Phoneme | Allophones | Context |
---|---|---|
/b/ | [b ~ p], [bʷ] | free variant; [bʷ] before non-syllabic /u/ |
/f/ | [f], [fʷ] | Normally [f]; [fʷ] before non-syllabic /u/ |
/k/ | [k], [kʷ] | Normally [k]; [kʷ] before non-syllabic /u/ |
/g/ | [g ~ ɣ], [gʷ] | free variant; [gʷ] before non-syllabic /u/ |
/t/ | [t], [s] | [s] before /i/ and /e/; [t] elsewhere |
/d/ | [d], [tʰ] | [tʰ] before /i/ in final syllable position only; [d] elsewhere |
/m/ | [m], [mʷ] | Normally [m]; [mʷ] before non-syllabic /u/ |
Vowels
There are five vowel phonemes in Iduna.[2]
Front | Central | Back | |
---|---|---|---|
High | i | u | |
Mid | ɛ | ɔ | |
Low | a |
Vowels have allophones too. The major allophonic variations are described in the following table. These include the double realization of /a/, which corresponds to [a] when found in stressed syllables, while it approximates [ʌ] in unstressed environments, and the nasal allophonic variant of /u/.[4]
Phoneme | Allophone | Context |
---|---|---|
/a/ | [a], [ʌ] | [a] in stressed syllable; [ʌ] elsewhere |
/u/ | [u], [ũ] | [ũ] following /m/; [u] elsewhere |
The language also has four monomoraic diphthongs: /ai/, /au/, /ao/ and /oi/. These are distinguished from vowel sequences, which instead are bimoraic, e.g. the word giyauna [gi.jau.nʌ] 'he scrapes it' contrasts with giyauna [gi.ja.u.nʌ] 'he unties it'.[5]
Phonotactics
In Iduna consonant clusters are forbidden; therefore, there are only open syllables of type V, CV and CVV. Also, the special kind of sequence CuV is generally interpreted as CʷV.
Writing system
The Iduna alphabet is shown in the following table:[6]
A a | B b | D d | E e | F f | G g | H h | I i | L l |
---|---|---|---|---|---|---|---|---|
[a] | [b] | [d] | [ɛ] | [f] | [g] | [h] | [i] | [l] |
M m | O o | S s | T t | U u | V v | W w | Y y | ʼ |
[m] | [ɔ] | [s] | [t] | [u] | [v] | [w] | [j] | [ʔ] |
Notes
- ↑ Iduna at Ethnologue (25th ed., 2022)
- 1 2 Sampson and Huckett (1965), pp. 3–4.
- ↑ Sampson and Huckett (1965), pp. 10–13.
- ↑ Sampson and Huckett (1965), pp. 20–21.

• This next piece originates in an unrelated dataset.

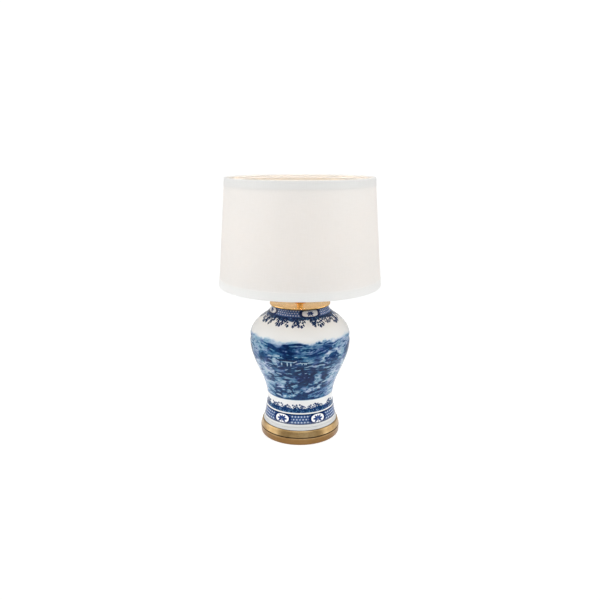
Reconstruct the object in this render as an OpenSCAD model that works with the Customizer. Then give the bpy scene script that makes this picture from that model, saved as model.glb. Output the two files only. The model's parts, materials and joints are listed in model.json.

- ↑ Sampson and Huckett (1965), pp. 7–8.
- ↑ Sampson and Huckett (1965), p. 30.
References
- Sampson, Nancy; Huckett, Joyce (1965). Vivigani Phonemes (PDF) (draft). Ukarumpa: Summer Institute of Linguistics (SIL). Retrieved February 21, 2019.
- Huckett, Joyce (1974). "Notes on Iduna Grammar" (PDF). In Healey, Alan (ed.). Three studies in languages of eastern Papua. Workpapers in Papua New Guinea Languages 3. Ukarumpa: Summer Institute of Linguistics (SIL). pp. 63–133. Retrieved February 21, 2019.
- Huckett, Joyce (1976). "Iduna Sentence Structure" (PDF). In Loving, Richard (ed.). Grammatical studies in Suena and Iduna. Workpapers in Papua New Guinea Languages 15. Ukarumpa: Summer Institute of Linguistics (SIL). pp. 127–262. Retrieved February 21, 2019.
- Huckett, Joyce (n.d.). Vivigani language lessons (PDF) (draft). Papua New Guinea: Summer Institute of Linguistics (SIL). Retrieved February 21, 2019.